为了实现轴承故障智能诊断, 对基于信息融合的机器人薄壁轴承故障智能诊断方法进行研究。首先, 采用声发射和振动传感器, 搭建了机器人薄壁轴承试验与多信息数据采集系统; 然后, 以薄壁单列角接触球轴承ZR71820为对象, 在轴承外圈、内圈和滚动体上分别制作点蚀、裂纹缺陷, 用正交试验法采集不同缺陷类型、不同当量载荷及不同转速状态下薄壁轴承在试验过程中的声发射和振动信号; 最后, 选取时域中均方根值和峭度指数及频域中均方根频率作为振动、声发射信号的特征参数, 分别进行了基于单一振动、声发射信号的薄壁轴承故障诊断, 并采用SOM与BP神经网络将试验过程中的振动和声发射信号的特征信息进行融合, 研究了基于信息融合的机器人薄壁轴承故障智能诊断技术。结果表明: 基于振动信号故障诊断的正确率为85.7%; 基于声发射信号故障诊断的正确率为81.0%; 基于BP神经网络信息融合故障诊断的正确率为93.5%; 基于SOM神经网络信息融合故障诊断的正确率为95.2%。基于SOM神经网络信息融合的薄壁轴承故障智能诊断比单用振动或声发射信号的诊断正确率分别高出9.5%和14.2%, 比用BP神经网络信息融合故障诊断的正确率高1.7%。
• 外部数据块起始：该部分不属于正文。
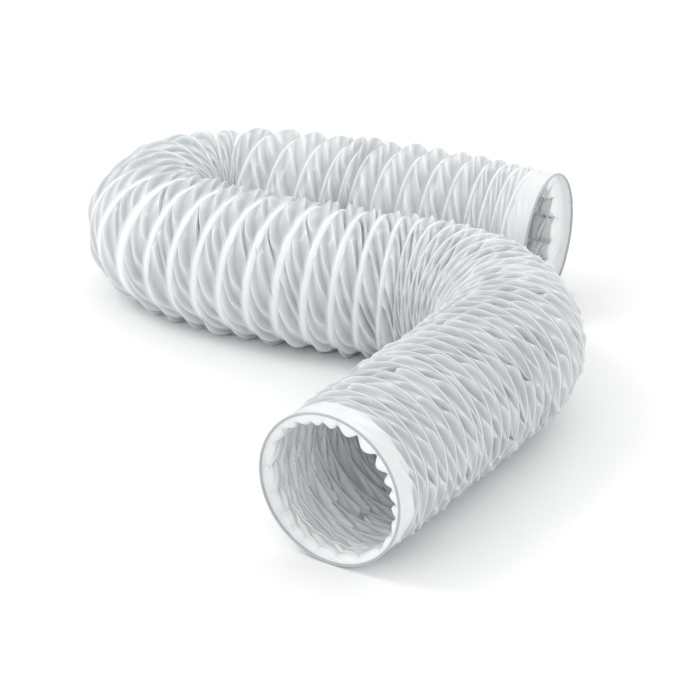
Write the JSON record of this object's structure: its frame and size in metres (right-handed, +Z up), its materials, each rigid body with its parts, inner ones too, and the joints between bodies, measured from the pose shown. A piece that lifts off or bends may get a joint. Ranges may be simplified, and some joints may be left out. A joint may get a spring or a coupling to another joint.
{
  "type": "flexible air duct",
  "caption": "White flexible air duct: spring-wire helix between two film plies, lying in an S, with plain round cuffs at both mouths; bends open and runs stretch.",
  "frame": {"origin": "on the floor, under the middle of the duct's overall box", "axes": "+Z up; the back run lies along +X, its mouth at the +X end; the front mouth faces -Y"},
  "size_m": [0.4434, 0.5113, 0.106],
  "materials": {
    "outer_film": "satin",
    "liner_film": "satin",
    "spring_wire": "drawn wire"
  },
  "bodies": {
    "front_cuff": {"front_cuff_inner_ply": "liner_film", "front_cuff_wire": "spring_wire", "front_cuff_outer_ply": "outer_film"},
    "front_run_1": {"front_run_1_inner_ply": "liner_film", "front_run_1_wire": "spring_wire", "front_run_1_outer_ply": "outer_film"},
    "front_run_2": {"front_run_2_inner_ply": "liner_film", "front_run_2_wire": "spring_wire", "front_run_2_outer_ply": "outer_film"},
    "right_bend_1": {"right_bend_1_inner_ply": "liner_film", "right_bend_1_wire": "spring_wire", "right_bend_1_outer_ply": "outer_film"},
    "right_bend_2": {"right_bend_2_inner_ply": "liner_film", "right_bend_2_wire": "spring_wire", "right_bend_2_outer_ply": "outer_film"},
    "right_bend_3": {"right_bend_3_inner_ply": "liner_film", "right_bend_3_wire": "spring_wire", "right_bend_3_outer_ply": "outer_film"},
    "middle_run": {"middle_run_inner_ply": "liner_film", "middle_run_wire": "spring_wire", "middle_run_outer_ply": "outer_film"},
    "left_bend_1": {"left_bend_1_inner_ply": "liner_film", "left_bend_1_wire": "spring_wire", "left_bend_1_outer_ply": "outer_film"},
    "left_bend_2": {"left_bend_2_inner_ply": "liner_film", "left_bend_2_wire": "spring_wire", "left_bend_2_outer_ply": "outer_film"},
    "left_bend_3": {"left_bend_3_inner_ply": "liner_film", "left_bend_3_wire": "spring_wire", "left_bend_3_outer_ply": "outer_film"},
    "back_run_1": {"back_run_1_inner_ply": "liner_film", "back_run_1_wire": "spring_wire", "back_run_1_outer_ply": "outer_film"},
    "back_run_2": {"back_run_2_inner_ply": "liner_film", "back_run_2_wire": "spring_wire", "back_run_2_outer_ply": "outer_film"},
    "back_cuff": {"back_cuff_inner_ply": "liner_film", "back_cuff_wire": "spring_wire", "back_cuff_outer_ply": "outer_film"}
  },
  "joints": [
    {"name": "right_bend_open", "type": "hinge", "parent": "middle_run", "child": "right_bend_3", "pos_m": [0.0543, 0.12547, 0.053], "axis": [0, 0, 1], "range_deg": [0, 20]},
    {"name": "right_bend_open_2", "type": "hinge", "parent": "right_bend_3", "child": "right_bend_2", "pos_m": [0.14568, 0.10853, 0.053], "axis": [0, 0, 1], "range_deg": [0, 20]},
    {"name": "right_bend_open_3", "type": "hinge", "parent": "right_bend_2", "child": "right_bend_1", "pos_m": [0.20847, 0.04001, 0.053], "axis": [0, 0, 1], "range_deg": [0, 20]},
    {"name": "left_bend_open", "type": "hinge", "parent": "middle_run", "child": "left_bend_1", "pos_m": [-0.14547, 0.03927, 0.053], "axis": [0, 0, 1], "range_deg": [0, 30]},
    {"name": "left_bend_open_2", "type": "hinge", "parent": "left_bend_1", "child": "left_bend_2", "pos_m": [-0.21693, 0.11073, 0.053], "axis": [0, 0, 1], "range_deg": [0, 30]},
    {"name": "left_bend_open_3", "type": "hinge", "parent": "left_bend_2", "child": "left_bend_3", "pos_m": [-0.20112, 0.21053, 0.053], "axis": [0, 0, 1], "range_deg": [0, 30]},
    {"name": "front_stretch", "type": "slide", "parent": "right_bend_1", "child": "front_run_2", "axis": [-0.225, -0.9744, 0], "range_m": [0, 0.048]},
    {"name": "front_stretch_2", "type": "slide", "parent": "front_run_2", "child": "front_run_1", "axis": [-0.225, -0.9744, 0], "range_m": [0, 0.06]},
    {"name": "front_stretch_3", "type": "slide", "parent": "front_run_1", "child": "front_cuff", "axis": [-0.225, -0.9744, 0], "range_m": [0, 0.03]},
    {"name": "back_stretch", "type": "slide", "parent": "left_bend_3", "child": "back_run_1", "axis": [1, 0, 0], "range_m": [0, 0.025]},
    {"name": "back_stretch_2", "type": "slide", "parent": "back_run_1", "child": "back_run_2", "axis": [1, 0, 0], "range_m": [0, 0.03125]},
    {"name": "back_stretch_3", "type": "slide", "parent": "back_run_2", "child": "back_cuff", "axis": [0.9945, -0.1045, 0], "range_m": [0, 0.01562]}
  ],
  "couplings": [
    {"joint": "right_bend_open_2", "follows": "right_bend_open", "ratio": 1},
    {"joint": "right_bend_open_3", "follows": "right_bend_open", "ratio": 1},
    {"joint": "left_bend_open_2", "follows": "left_bend_open", "ratio": 1},
    {"joint": "left_bend_open_3", "follows": "left_bend_open", "ratio": 1},
    {"joint": "front_stretch_2", "follows": "front_stretch", "ratio": 1.25},
    {"joint": "front_stretch_3", "follows": "front_stretch", "ratio": 0.625},
    {"joint": "back_stretch_2", "follows": "back_stretch", "ratio": 1.25},
    {"joint": "back_stretch_3", "follows": "back_stretch", "ratio": 0.625}
  ]
}
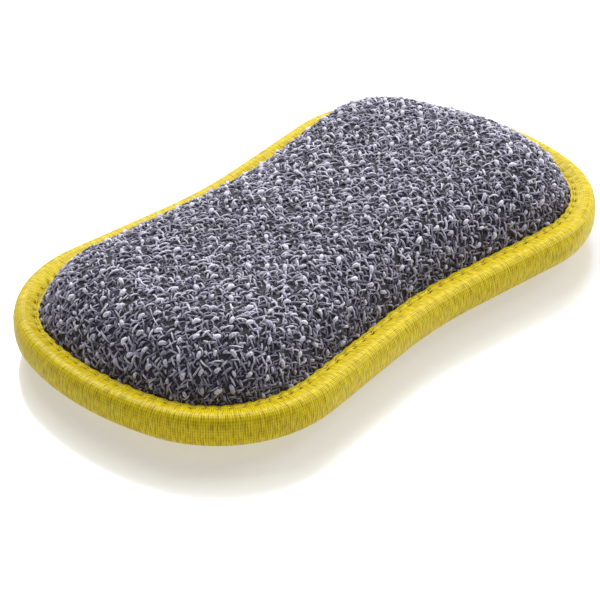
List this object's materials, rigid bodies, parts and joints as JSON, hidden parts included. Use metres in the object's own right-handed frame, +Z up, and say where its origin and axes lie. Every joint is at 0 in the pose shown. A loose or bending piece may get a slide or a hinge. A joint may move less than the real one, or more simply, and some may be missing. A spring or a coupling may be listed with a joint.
{
  "type": "washing up pad",
  "caption": "Washing up pad: nubbly scouring cloth over foam with a soft wiping back, waisted outline, stitched tape binding round the edge.",
  "frame": {"origin": "middle of the pad on the surface that it lies on, scouring cloth up", "axes": "+X along the pad's length, +Y across its width, +Z up out of the scouring cloth"},
  "size_m": [0.155, 0.0858, 0.0247],
  "materials": {
    "scouring_cloth": "nubbly knitted scouring cloth, matt",
    "wiping_cloth": "short-pile microfibre terry, matt",
    "foam": "open-cell foam, matt",
    "binding_tape": "ribbed woven tape, soft sheen",
    "sewing_thread": "spun polyester thread"
  },
  "bodies": {
    "root": {"scouring_face": "scouring_cloth", "foam_core": "foam", "back_face": "wiping_cloth", "edge_binding": "binding_tape", "needle_thread": "sewing_thread", "bobbin_thread": "sewing_thread"}
  },
  "joints": []
}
To realize the intelligent diagnosis of bearing faults, an intelligent fault diagnosis method for the thin-wall bearing of a robot based on information fusion was studied. First, a test and multi-information data acquisition system of the thin-wall bearing of a robot was built by acquiring acoustic emission and vibration acceleration signals. Then, data from acoustic emission and vibration acceleration signals detected during the test of thin-wall bearing under different fault types, equivalent loads, and rotational speeds were obtained using an orthogonal experimental method. A thin-wall single-row angular contact ball bearing (ZR71820) was used as the research object, and pitting and micro-crack defects were produced on the bearing outer ring, inner ring, and rolling bod. Finally, the root mean square value and kurtosis index in the time domain, as well as the root mean square frequency in the frequency domain, were selected as the characteristic parameters of the vibration and acoustic emission signals. Fault diagnosis of thin-wall bearings based on single vibration or acoustic emission signals was conducted. In addition, an intelligent fault diagnosis of thin-wall bearings were researched based on the fusion characteristics of acoustic emission and vibration acceleration signals using Self-Organization feature Map (SOM) and Back-Propagation (BP) neural networks. Experimental results indicate that the accuracies of fault diagnoses based on vibration signals, acoustic emission signals, and BP and SOM neural network information fusion are 85.7%, 81.0%, 93.5%, and 95.2%, respectively. The accuracy of intelligent fault diagnosis based on SOM neural network information fusion of the thin-wall bearing is 9.5%, 14.2%, and 1.7% higher than that of single vibration, acoustic emission signals, and BP neural network information fusion, respectively.